また、12名が、漁業以外の兼業として、農業、遊漁船の経営を挙げていました。
1.2 所有漁船
組合員の回答者66名のうち、震災前に1隻の漁船を所有していたのが61名、2隻の漁船を所有していたのが3名でした(2名は所有漁船なし)。漁船の規模は、総数67隻のうち、1トン未満が2隻、1トンないし4.9トンが39隻、5トンないし7トンが26隻でした。
2. 組合員の現在の状況
2.1 現在の漁船所有
組合員の回答者66名のうち、現在漁船を所有している漁業者は24名で、漁船を所有していない漁業者は39名でした(3名は無回答)。現在所有する漁船の内訳は、左図のとおりであり、その他の3隻のうち、2隻は「現在建造中」、1隻は「津波で流されたまま残っている」との回答でした。
2.2 漁船購入の予定
震災前に漁船を所有していたが現在は所有していない方39名に、今後の漁船購入の意向を聞いたところ、左図のとおりでした。
2.3 海中がれき処理作業への参加
組合員の回答者66名のうち、これまでがれき処理に参加したことがある方は33名で、参加したことがない方は33名でした。
2.4 モニタリング作業への参加
組合員の回答者66名のうち、これまでモニタリング作業に参加したことがある方は34名で、参加したことがない方は28名でした(4名は無回答)。
2.5 試験操業への参加
組合員の回答者66名のうち、これまで試験操業に参加したことがある方は27名で、参加したことがない方は39人でした。
3. 組合員の今後の意向
3.1 漁業再開の意向
今後の漁業再開の意向を聞いたところ、組合員の回答者66名のうち、再開すると答えた人が38名、再開しないと答えた人が4名、判断がつかないと答えた人が24名でした。
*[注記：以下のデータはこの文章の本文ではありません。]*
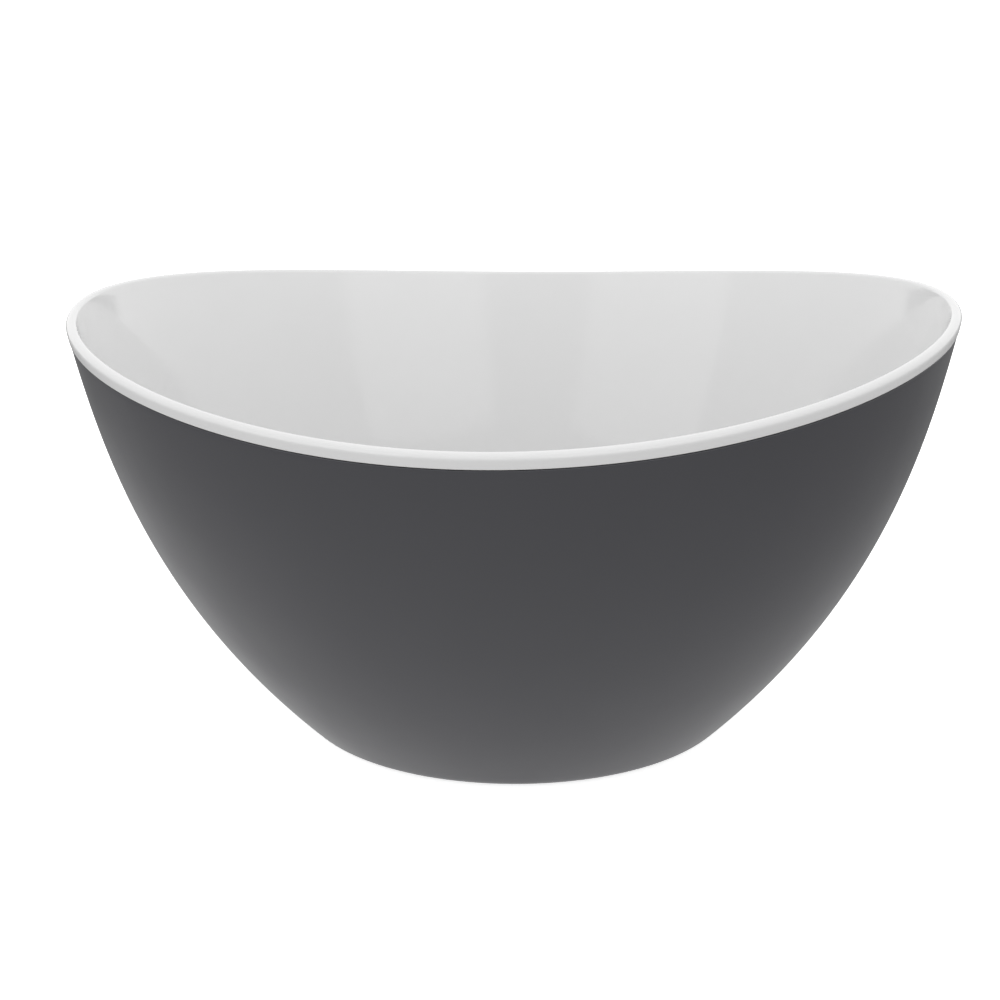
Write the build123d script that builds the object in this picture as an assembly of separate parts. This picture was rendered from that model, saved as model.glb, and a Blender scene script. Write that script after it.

再開すると決めている人と決めかねている人の割合は約6対4でした。
3.2 再開にとっての必要条件
漁業を再開すると答えた38名に対し、そのための必要条件を聞いたところ、最も多かったのは「請戸漁港の復旧」で、次いで「汚染水漏洩の抜本的対策」および「仲買人の事業再開」、「風評被害への対策」の順でした(複数回答)。
3.3 漁業再開に判断がつかない理由
漁業の再開について現時点では判断がつかないと答えた24名に対し、その理由を聞いたところ、最も多かったのは「放射性物質の影響」で、次いで「風評被害」、「後継者の不在」の順でした(複数回答)。
4. 家族の意向
4.1 漁業再開の意向
組合員家族の回答者42名のうち、再開する意向のある方が17名、再開しない意向の方が4名、判断がつかない方が20名でした(1名は無回答)。
4.2 再開後の生活
漁業を再開した後の家族の生活について聞いたところ、一家そろって暮らすと答えた方が17名と最も多く、一方で6名の方が漁業者である夫と離れて暮らすと答えています。
4.3 離れて暮らす理由
夫と離れて暮らす理由を聞いたところ、最も多かったのは「放射性物質の影響への不安」で、次いで「子供の学校などの教育環境の未整備」でした(複数回答)。
4.4 漁業再開後の不安要因
漁業再開後の不安要因を聞いたところ、最も多かったのは「風評被害による漁獲物販売への影響」で、次いで「漁業生産量や金額の維持」でした(複数回答)。
4.5 漁業再開に判断がつかない理由
漁業再開に判断がつかない理由を聞いたところ、最も多かったのは「放射性物質の影響」で、次いで「風評被害」、「年齢や健康の不安」の順でした(複数回答)。
4. 仲買人の意向
5.1 請戸漁港復旧後の事業再開の意向
仲買人の回答者16名のうち、請戸漁港の復旧後に地元に戻って事業を再開する意向のある方が2名、再開しない意向の方が2名、判断がつかない方が11名でした(1名は無回答)。多くの方が、判断がつかない状態にあります。
5.2 事業再開の条件
請戸漁港の復旧後、地元に帰って事業を再開するための条件を聞いたところ、多かったのは「生産設備の補償制度の充実」と「初期投資の融資制度の充実」でした(複数回答)。
5.3 事業再開に判断がつかない理由
請戸漁港の復旧後、地元に戻って事業を再開することに対して、現時点では判断がつかない理由を聞いたところ、最も多かったのは「風評被害で水産物が売れるかどうかわからない」で、次いで、「設備が再建できるかわからない」、「請戸漁港に漁業者が戻るかどうかわからない」と「住環境が不安」の順でした(複数回答)。
5.4 浪江町の水産業を盛り立てていくには
今後の浪江町の水産業を盛り立てていくために、どのようなことに取り組めばいいかを訪ねたところ、12名から回答があり、最も多かったのは「震災前の水産業の復旧」で、次いで「直販など流通の改善」と「新たな水産物加工品の開発」と「漁港や加工流通施設の改善」でした(複数回答)。